The Fengshan 2004 expedition in Oct /Nov was a follow up to the earlier China Caves Project expedition in Feb/March of that year.
Following the notable success of the earlier expedition in the Jiang Zhou system, and realizing the potential of this cave and the attractiveness of the surrounding karst features, the Fengshan local government had decided to put forward the area for designation as a national “geopark”, and commissioned the Karst Institute in Guilin to complete a survey of the caves and study the karst in the area.
The prime objective of the expedition was to carry out this work for the Institute and Fengshan County and build on the successes of March trip.
The idea of a geopark is to afford some degree of protection to important geological sites which do not have the benefit of World Heritage Site status or some other form of protection.

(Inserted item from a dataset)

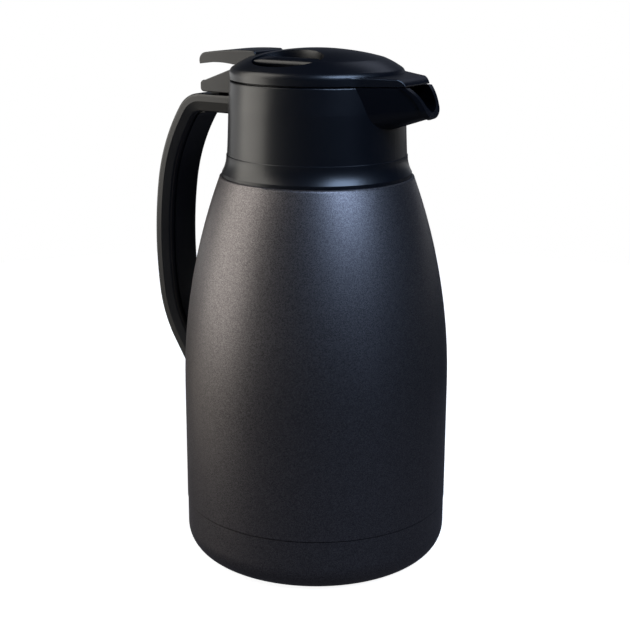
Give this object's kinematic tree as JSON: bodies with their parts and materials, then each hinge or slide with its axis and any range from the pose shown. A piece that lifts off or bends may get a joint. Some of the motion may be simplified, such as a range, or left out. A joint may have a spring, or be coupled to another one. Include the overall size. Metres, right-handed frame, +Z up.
{
  "type": "thermal jug",
  "caption": "Insulated serving jug with a steel body, side handle, hinged domed lid, thumb pour lever and squeeze releases.",
  "frame": {"origin": "centre of the base, on the face that the jug stands on", "axes": "+Z up along the body's axis, +X towards the spout, the handle is at -X"},
  "size_m": [0.1805, 0.15, 0.2872],
  "materials": {
    "graphite_paint": "matt fine metallic graphite paint on steel",
    "bottle_steel": "drawn stainless steel, satin",
    "getter_pellet": "pressed metal pellet",
    "pad_rubber": "matt soft rubber",
    "black_moulding": "black satin moulded polypropylene",
    "inner_moulding": "black moulded polypropylene, food side",
    "silicone": "grey food silicone",
    "pin_steel": "ground stainless rod and spring wire",
    "screw_steel": "plain stainless screws"
  },
  "bodies": {
    "jug_body": {"outer_shell": "graphite_paint", "inner_bottle": "bottle_steel", "vacuum_base_plate": "bottle_steel", "getter": "getter_pellet", "base_cap": "graphite_paint", "base_pad": "pad_rubber", "neck_collar": "black_moulding", "mouth_gasket": "silicone", "handle": "black_moulding", "handle_inner_cover": "black_moulding", "handle_bracket": "bottle_steel", "handle_lower_screw": "screw_steel", "handle_upper_screws": "screw_steel"},
    "lid": {"lid_cover": "black_moulding", "lid_base": "inner_moulding", "lid_seal": "silicone", "hinge_block": "black_moulding", "hinge_screws": "screw_steel", "hinge_pin": "pin_steel", "lever_pin": "pin_steel", "lid_screws": "screw_steel", "stopper_body": "inner_moulding", "stopper_gasket": "silicone", "stopper_screws": "screw_steel", "valve_spring": "pin_steel", "release_spring_left": "pin_steel", "release_spring_right": "pin_steel"},
    "pour_lever": {"pour_lever": "black_moulding"},
    "valve": {"valve_stem": "inner_moulding", "valve_disc": "silicone", "stem_cap": "inner_moulding"},
    "release_pad_left": {"release_pad_left": "black_moulding"},
    "release_pad_right": {"release_pad_right": "black_moulding"}
  },
  "joints": [
    {"name": "lid_hinge", "type": "hinge", "parent": "jug_body", "child": "lid", "pos_m": [-0.0654, 0, 0.2655], "axis": [0, -1, 0], "range_deg": [0, 90]},
    {"name": "pour_lever", "type": "hinge", "parent": "lid", "child": "pour_lever", "pos_m": [-0.04, 0, 0.276], "axis": [0, -1, 0], "range_deg": [0, 8.6]},
    {"name": "valve_lift", "type": "slide", "parent": "lid", "child": "valve", "axis": [0, 0, 1], "range_m": [0, 0.0057], "stiffness_N_per_m": 120, "springref_m": -0.008, "deforming": ["valve_spring"]},
    {"name": "release_pad_right", "type": "slide", "parent": "lid", "child": "release_pad_right", "axis": [0, 1, 0], "range_m": [0, 0.0035], "stiffness_N_per_m": 300, "springref_m": -0.002, "deforming": ["release_spring_right"]},
    {"name": "release_pad_left", "type": "slide", "parent": "lid", "child": "release_pad_left", "axis": [0, -1, 0], "range_m": [0, 0.0035], "stiffness_N_per_m": 300, "springref_m": -0.002, "deforming": ["release_spring_left"]}
  ],
  "couplings": [
    {"joint": "pour_lever", "follows": "valve_lift", "rad_per_m": 25.974}
  ]
}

The umbrella organisation, the “Global Network of Geoparks” established under the aegis of UNESCO, has set a target of establishing 300+ global geoparks, adding about 20 new sites every year. At a national level China currently has 44 geoparks, 8 of which are on the global list and all of which are of national importance where tourism and scientific research are encouraged.
This was a China Caves Project expedition drawn mostly from the YRC and other northern clubs who have been exploring the karst in the north-west corner of Guangxi Province for the past 5 years.
The expedition was conducted over a period of a month with some of the team (11 UK members in total) there for the full period and others joining half way through the exploration.
The Jiang Zhou system was extended from its Spring 2004 limit of 7.5km to a new length of 29km, making it the longest cave in Guangxi and the third longest in China.
The cave system straddles Fengshan and Bama Counties in the Duyang Shan hills of Guangxi Province, about 24km south-south-west of Fengshan Town and roughly 50km to the west of the Hongshui river. The multi-entrance system lies under a typical tower karst landscape, with individual limestone towers rising to about 800m and the surrounding alluvial plains lying at about 300m. The main entrances and the fossil sections of the system lie between the 450 and 650m contours.
The nearest large village is Jiang Zhou, about 2km from the south-west edge of the system. One of the entrances to the system is within a few hundred metres of the village of Long Huai and another is just to the north of the scattered hamlet of Dalue.
The explored system comprises mainly very large fossil passages and chambers, the floors of which are often strewn with massive boulders or decorated with flowstone or stalagmite formations. The typical passage is 30-50m in width and of a similar height. Underlying the fossil series is an extensive active cave system which can be accessed at various points from the fossil passages. The underground river passages, however, frequently sump and an extensive section of river passage has yet to be discovered.
The sheer scale and volume of the passages is awe inspiring and sporting trips to the far reaches of the cave involve 16 km return trips – not once having to revert to knees!
Other caves in the area were also explored, looking at the potential for system to the north and west of Jiang Zhou. Ma Wang Dong, explored in 1989 by the China Caves Projects, was revisited but a potential link to the relatively nearby Green River Cave eluded the team. The sinks and resurgences of the Qaioyin river system south east of Fengshan were also examined. At one point this system reveals itself spectacularly as Chuan Long Dong (Factory Cave) in Fengshan Town.
A return trip to the area is planned for this year. The expedition was supported by the Yorkshire Ramblers Club and the Ghar Paru Foundation.
Team Members were:-
YRC - Bruce Bensley, Ged Campion, Alister Renton, Graham Salmon, Ernie Shield, together with Jane Butler.
Craven Pothole Club - Emma Porter and
Cleveland Speleo Group - Tony Harrison. Scarborough Caving Club - Mike Peters. Gloucester Speleo Club - Dave Appleing.